Here’s the beauty part. She told all the smart experts that they were stupid, that they were pretending to use advanced science when they were using concepts “to which nothing new has been added since their fathers were children”. Then the coup de grace.
“The processes that occur in cities are not arcane, capable of being understood only by experts. They can be understood by almost anybody.” This was a total kick in the nuts to the establishment. Not only are you experts WAY behind the scientific times in terms of your analyses, you are also WAY behind the average person on the street. Cities required inductive thinking, not the deductive thinking the guys in the suits learned.

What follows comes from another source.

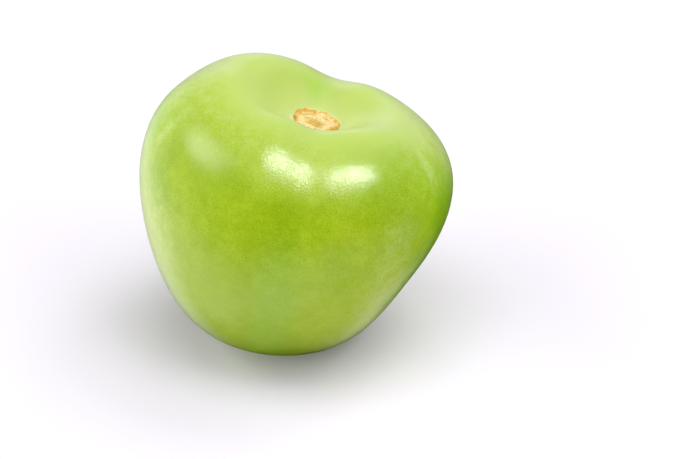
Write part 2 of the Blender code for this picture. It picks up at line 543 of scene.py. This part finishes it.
def scar_relief(share, angle):
    """The cork's relief in millimetres, and how hollow it is from 0 to 1. With x and y running from -1 to 1
    over the disc, it is a rim as uneven as a sum of sine waves round the edge, plus low lumps that are
    products of sine waves over the disc, minus cracks along parts of a ring, a slanting hollow and a
    pinhole."""
    x, y = share * np.cos(angle), share * np.sin(angle)
    azimuth = np.degrees(angle)
    uneven = 0.8 + 0.3 * np.sin(3 * angle + 1.9) + 0.25 * np.sin(7 * angle) * np.sin(2 * angle + 1)
    uneven = uneven + 0.15 * np.sin(19 * angle)
    rim = bump_at(share, RIM_PLACE, RIM_WIDTH) * uneven
    lumps = np.sin(7 * x + 1.3) * np.sin(6 * y + 0.4) + 0.7 * np.sin(15 * x - 4 * y) * np.sin(13 * y + 3)
    crack = sum(
        bump_at(share, place_out + wave * np.sin(5 * angle), width) * around(azimuth, direction, reach)
        for place_out, wave, width, direction, reach in CRACKS
    )
    slant = math.radians(HOLLOW_SLANT)
    from_x, from_y = x - HOLLOW_MIDDLE[0], y - HOLLOW_MIDDLE[1]
    along = from_x * math.cos(slant) + from_y * math.sin(slant)
    across = from_y * math.cos(slant) - from_x * math.sin(slant)
    hollow = np.exp(-((along / HOLLOW_SIZE[0]) ** 4) - (across / HOLLOW_SIZE[1]) ** 4)
    from_pinhole = np.hypot(x - PINHOLE_MIDDLE[0], y - PINHOLE_MIDDLE[1])
    pinhole = bump_at(from_pinhole, 0.0, PINHOLE_RADIUS)
    height = RIM_HEIGHT * rim + LUMP_HEIGHT * lumps
    height = height - CRACK_DEPTH * crack - HOLLOW_DEPTH * hollow - PINHOLE_DEPTH * pinhole
    return height, np.clip(CRACK_DARKNESS * crack + hollow + pinhole, 0, 1)


def scar_mesh(settings):
    """The stem scar: a thin cork button on the floor of the basin. Its top is the basin's own surface
    raised by the scar's relief, and its underside lies down in the flesh."""
    azimuth = np.arange(CORK_COLUMNS) * 360 / CORK_COLUMNS
    angle = np.radians(azimuth)
    waves = sum(share * np.sin(count * angle + phase) for count, share, phase in SCAR_WAVES)
    edge = settings.scar_radius * (1 + waves)
    basin_radius, basin_height = meridian_grid(azimuth, np.linspace(0, BASIN_STRETCH, BASIN_ROWS))

    def basin(share):
        """Radius, and height of the basin's skin, at each share of the way to the edge."""
        radius = share[:, None] * edge
        heights = [
            np.interp(radius[:, i], basin_radius[:, i], basin_height[:, i]) for i in range(CORK_COLUMNS)
        ]
        return radius, np.stack(heights, axis=1)

    top_share = np.linspace(0, 1, CORK_ROWS)
    top_radius, floor = basin(top_share)
    relief, hollow = scar_relief(top_share[:, None], angle[None, :])
    drop = EDGE_DROP * step(top_share[:, None], EDGE_DROPS_FROM, 1.0)
    top = floor + (relief + SCAR_RISE - drop) * MM
    under_share = np.linspace(1, 0, CORK_UNDER_ROWS)[1:]
    under_radius, under_floor = basin(under_share)
    radius = np.concatenate([top_radius, under_radius])
    height = np.concatenate([top, under_floor - CORK_THICKNESS * MM])
    points = set_down(radius, height, azimuth, settings.lean, settings.flat_spot)
    shares = np.concatenate([top_share, under_share])
    brown_side = BROWN_REACH * around(azimuth, *BROWN_SIDE)
    layers = {
        "way_out": np.repeat(shares[:, None], CORK_COLUMNS, 1),
        "hollow": np.concatenate([hollow, np.zeros_like(under_radius)]),
        "brown_side": np.repeat(brown_side[None, :], len(shares), 0),
    }
    return closed_grid("stem_scar", points, layers)


def cork_material(settings):
    """Cork grown over the broken stem: dry, matt and cracked, pale where it is fresh and orange where it
    browned."""
    material = bpy.data.materials.new("scar_cork")
    material.use_nodes = True
    tree = material.node_tree
    shader = tree.nodes["Principled BSDF"]
    # Each pattern's size in millimetres, its detail, and the lowest and the highest value.
    patterns = {}
    place_at = add_node(tree, "ShaderNodeTexCoord").outputs["Object"]
    for name, size, detail, low, high in (
        ("fresh", 2.0, 3.0, -0.5, 0.6),
        ("ragged", 1.1, 4.0, -0.2, 0.12),
        ("brown", 0.7, 3.0, -1.4, 0.6),
        ("crumbs", 0.45, 3.0, 0.4, 1.6),
        ("fibres", 0.3, 3.0, 0.0, 1.0),
    ):
        sockets = {
            "Vector": place_at,
            "Scale": 1 / (size * MM),
            "Detail": detail,
            "Roughness": NOISE_ROUGHNESS,
        }
        noise = add_node(tree, "ShaderNodeTexNoise", sockets).outputs["Fac"]
        sockets = {
            "Value": noise,
            "From Min": NOISE_LOW,
            "From Max": NOISE_HIGH,
            "To Min": low,
            "To Max": high,
        }
        patterns[name] = add_node(tree, "ShaderNodeMapRange", sockets).outputs["Result"]
    way_out = add_node(tree, "ShaderNodeAttribute", attribute_name="way_out").outputs["Fac"]
    hollow = add_node(tree, "ShaderNodeAttribute", attribute_name="hollow").outputs["Fac"]
    brown_side = add_node(tree, "ShaderNodeAttribute", attribute_name="brown_side").outputs["Fac"]
    shifted = add_node(tree, "ShaderNodeMath", {0: way_out, 1: patterns["ragged"]}).outputs[0]
    shifted = add_node(tree, "ShaderNodeMath", {0: shifted, 1: brown_side}).outputs[0]
    # The rim browns between these shares of the way out, which the ragged pattern and the brown side shift.
    sockets = {"Value": shifted, "From Min": 0.68, "From Max": 0.86}
    browned = add_node(tree, "ShaderNodeMapRange", sockets).outputs["Result"]
    sockets = {0: hollow, 1: patterns["crumbs"]}
    crumbly = add_node(tree, "ShaderNodeMath", sockets, operation="MULTIPLY", use_clamp=True).outputs[0]
    layers = (
        (patterns["fresh"], linear("#f2cf9e")),  # freshly broken cork
        (browned, tuple(settings.cork_rim)),
        (crumbly, linear("#cca828")),  # crumbs in the hollows
        (patterns["brown"], linear("#d2923a")),  # brown flecks
    )
    colour = tuple(settings.cork)
    for share, paint in layers:
        colour = add_node(
            tree, "ShaderNodeMix", {"Factor": share, 6: colour, 7: paint}, data_type="RGBA"
        ).outputs[2]
    sockets = {"Height": patterns["fibres"], "Strength": 1.0, "Distance": 0.08 * MM}
    bump = add_node(tree, "ShaderNodeBump", sockets)
    tree.links.new(colour, shader.inputs["Base Color"])
    tree.links.new(bump.outputs["Normal"], shader.inputs["Normal"])
    shader.inputs["Roughness"].default_value = 0.75
    return material


class TOMATILLO_OT_skin(bpy.types.Operator):
    """Makes the fruit's skin in place of the plain solid"""

    bl_idname = "tomatillo.skin"
    bl_label = "Make Skin"

    def execute(self, context):
        settings = context.scene.tomatillo
        skin = place("skin", skin_mesh(settings), skin_material(settings))
        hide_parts("fruit")
        return {"FINISHED"}


class TOMATILLO_OT_stem_scar(bpy.types.Operator):
    """Makes the corky scar where the stem came off"""

    bl_idname = "tomatillo.stem_scar"
    bl_label = "Make Stem Scar"

    def execute(self, context):
        settings = context.scene.tomatillo
        place("stem_scar", scar_mesh(settings), cork_material(settings))
        return {"FINISHED"}


def studio_floor():
    """A wide plain table top of matt white paper. Far from the fruit it glows white to the camera alone, so
    that it runs into the white room without an edge."""
    corners = [(x * TABLE_HALF, y * TABLE_HALF, 0) for x, y in ((-1, -1), (1, -1), (1, 1), (-1, 1))]
    mesh = bpy.data.meshes.new("floor")
    mesh.from_pydata(corners, [], [(0, 1, 2, 3)])
    material = bpy.data.materials.new("white_paper")
    material.use_nodes = True
    tree = material.node_tree
    shader = tree.nodes["Principled BSDF"]
    place_at = add_node(tree, "ShaderNodeTexCoord").outputs["Object"]
    away = add_node(tree, "ShaderNodeVectorMath", {0: place_at}, operation="LENGTH").outputs["Value"]
    sockets = {"Value": away, "From Min": TABLE_WHITENS[0], "From Max": TABLE_WHITENS[1]}
    white = add_node(tree, "ShaderNodeMapRange", sockets, interpolation_type="SMOOTHSTEP")
    seen = add_node(tree, "ShaderNodeLightPath").outputs["Is Camera Ray"]
    sockets = {0: white.outputs["Result"], 1: seen}
    glow = add_node(tree, "ShaderNodeMath", sockets, operation="MULTIPLY").outputs[0]
    tree.links.new(glow, shader.inputs["Emission Strength"])
    shader.inputs["Emission Color"].default_value = (1, 1, 1, 1)
    material.cycles.emission_sampling = "NONE"
    shader.inputs["Base Color"].default_value = linear("#f3eefa")
    shader.inputs["Roughness"].default_value = 0.9
    shader.inputs["Specular IOR Level"].default_value = 0.1
    floor = bpy.data.objects.new("floor", mesh)
    mesh.materials.append(material)
    floor.visible_glossy = False
    bpy.context.scene.collection.objects.link(floor)


def aim(azimuth, elevation):
    """The unit vector of a direction in degrees. Azimuth 0 is the camera's side and turns towards +X."""
    a, e = math.radians(azimuth), math.radians(elevation)
    return Vector((math.sin(a) * math.cos(e), -math.cos(a) * math.cos(e), math.sin(e)))


def softbox(name, azimuth, elevation, distance, size, radiance, spin=0.0, mirrored=False):
    """A rectangular soft light that faces the fruit, at a distance and of a size in metres, spun about its
    own axis by an angle in degrees. The skin's gloss shows only the mirrored ones, and the others light the
    fruit and the table."""
    light = bpy.data.lights.new(name, "AREA")
    light.shape = "RECTANGLE"
    light.size, light.size_y = size
    light.energy = radiance * math.pi * size[0] * size[1]
    box = bpy.data.objects.new(name, light)
    way = aim(azimuth, elevation)
    box.location = CAMERA_TARGET + distance * way
    spun = Matrix.Rotation(math.radians(spin), 3, "Z").to_quaternion()
    box.rotation_euler = (way.to_track_quat("Z", "Y") @ spun).to_euler()
    box.visible_glossy = mirrored
    box.visible_diffuse = not mirrored
    bpy.context.scene.collection.objects.link(box)


def studio_world():
    """The pale room that the skin's gloss mirrors: a sum of soft round patches, each smoothly brighter
    towards its middle. It is white to the camera, and the softboxes light the rest."""
    world = bpy.data.worlds.new("studio")
    world.use_nodes = True
    tree = world.node_tree
    way = add_node(tree, "ShaderNodeTexCoord").outputs["Generated"]
    total = 0.0
    for azimuth, elevation, half_width, radiance in ROOM_PATCHES:
        sockets = {0: way, 1: aim(azimuth, elevation)}
        near = add_node(tree, "ShaderNodeVectorMath", sockets, operation="DOT_PRODUCT").outputs["Value"]
        edge = math.cos(math.radians(half_width))
        sockets = {"Value": near, "From Min": edge, "From Max": 1.0, "To Max": radiance}
        patch = add_node(tree, "ShaderNodeMapRange", sockets, interpolation_type="SMOOTHSTEP")
        total = add_node(tree, "ShaderNodeMath", {0: total, 1: patch.outputs["Result"]}).outputs[0]
    seen = add_node(tree, "ShaderNodeLightPath").outputs["Is Camera Ray"]
    strength = add_node(tree, "ShaderNodeMath", {0: total, 1: seen}, operation="MAXIMUM").outputs[0]
    background = tree.nodes["Background"]
    tree.links.new(strength, background.inputs["Strength"])
    background.inputs["Color"].default_value = (1, 1, 1, 1)
    bpy.context.scene.world = world
    world.cycles_visibility.diffuse = False


def studio_camera():
    """A camera at the photograph's angle. Its turn puts the middle of the fruit at TARGET_PIXEL."""
    data = bpy.data.cameras.new("camera")
    data.sensor_width = SENSOR_WIDTH
    data.lens = FOCAL_PIXELS * SENSOR_WIDTH / PICTURE_SIZE[0]
    data.clip_start = 0.01
    camera = bpy.data.objects.new("camera", data)
    e = math.radians(CAMERA_ELEVATION)
    back = Vector((0, -math.cos(e), math.sin(e)))
    up = Vector((0, math.sin(e), math.cos(e)))
    right = Vector((1, 0, 0))
    beside = PICTURE_SIZE[0] / 2 - TARGET_PIXEL[0]
    below = PICTURE_SIZE[1] / 2 - TARGET_PIXEL[1]
    ahead = (beside * right - below * up - FOCAL_PIXELS * back).normalized()
    up = (up - up.dot(ahead) * ahead).normalized()
    turn = Matrix((ahead.cross(up), up, -ahead)).transposed()
    camera.matrix_world = Matrix.Translation(CAMERA_TARGET + CAMERA_DISTANCE * back) @ turn.to_4x4()
    bpy.context.scene.collection.objects.link(camera)
    bpy.context.scene.camera = camera


class TOMATILLO_OT_stage(bpy.types.Operator):
    """Makes the white table, the soft studio light and the camera"""

    bl_idname = "tomatillo.stage"
    bl_label = "Make Stage"

    def execute(self, context):
        studio_floor()
        for name, values in MIRRORED_LIGHTS.items():
            softbox(name, *values, mirrored=True)
        for number, (azimuth, elevation, radiance) in enumerate(FILL_LIGHTS):
            softbox(f"fill_{number}", azimuth, elevation, FILL_DISTANCE, FILL_SIZE, radiance)
        studio_world()
        studio_camera()
        context.scene.view_settings.view_transform = "Standard"
        return {"FINISHED"}


class TOMATILLO_PT_panel(bpy.types.Panel):
    """Lists the tomatillo's pieces and settings"""

    bl_idname = "TOMATILLO_PT_panel"
    bl_label = "Tomatillo"
    bl_space_type = "VIEW_3D"
    bl_region_type = "UI"
    bl_category = "Tomatillo"

    def draw(self, context):
        settings = context.scene.tomatillo
        for name in FruitSettings.__annotations__:
            self.layout.prop(settings, name)
        for operator in OPERATORS:
            self.layout.operator(operator.bl_idname)


OPERATORS = (TOMATILLO_OT_skin, TOMATILLO_OT_stem_scar, TOMATILLO_OT_stage)
CLASSES = (FruitSettings, *OPERATORS, TOMATILLO_PT_panel)


def register():
    for one in CLASSES:
        bpy.utils.register_class(one)
    bpy.types.Scene.tomatillo = bpy.props.PointerProperty(type=FruitSettings)


def unregister():
    del bpy.types.Scene.tomatillo
    for one in reversed(CLASSES):
        bpy.utils.unregister_class(one)


def main():
    register()
    bpy.ops.tomatillo.skin()
    bpy.ops.tomatillo.stem_scar()
    bpy.ops.tomatillo.stage()


if __name__ == "__main__":
    main()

Jacobs wrote a lot more books, including a rather dire one about our future just recently, but every obituary mentions that 1961 book because it was Ruth’s called shot, Beamon’s Mexico City long jump and Roger Whittaker’s 4 minute mile all rolled into one for the ages. Everything changed after that book.
Now is the part where we say: So we will miss her. Don’t kid yourself. She’s not gone. Those books, those community uprisings she led, they are never gone. Hudson Street is still there, White Horse tavern and all.
All the articles pictured her in the 2000s, a very elderly if still impish lady, but I will remember the 1960s views on Hudson Street, in her awkward trench coat talking to ladies on folding chairs or posed at the White Horse bar with a beer and a cigarette. She could kick it. She still is.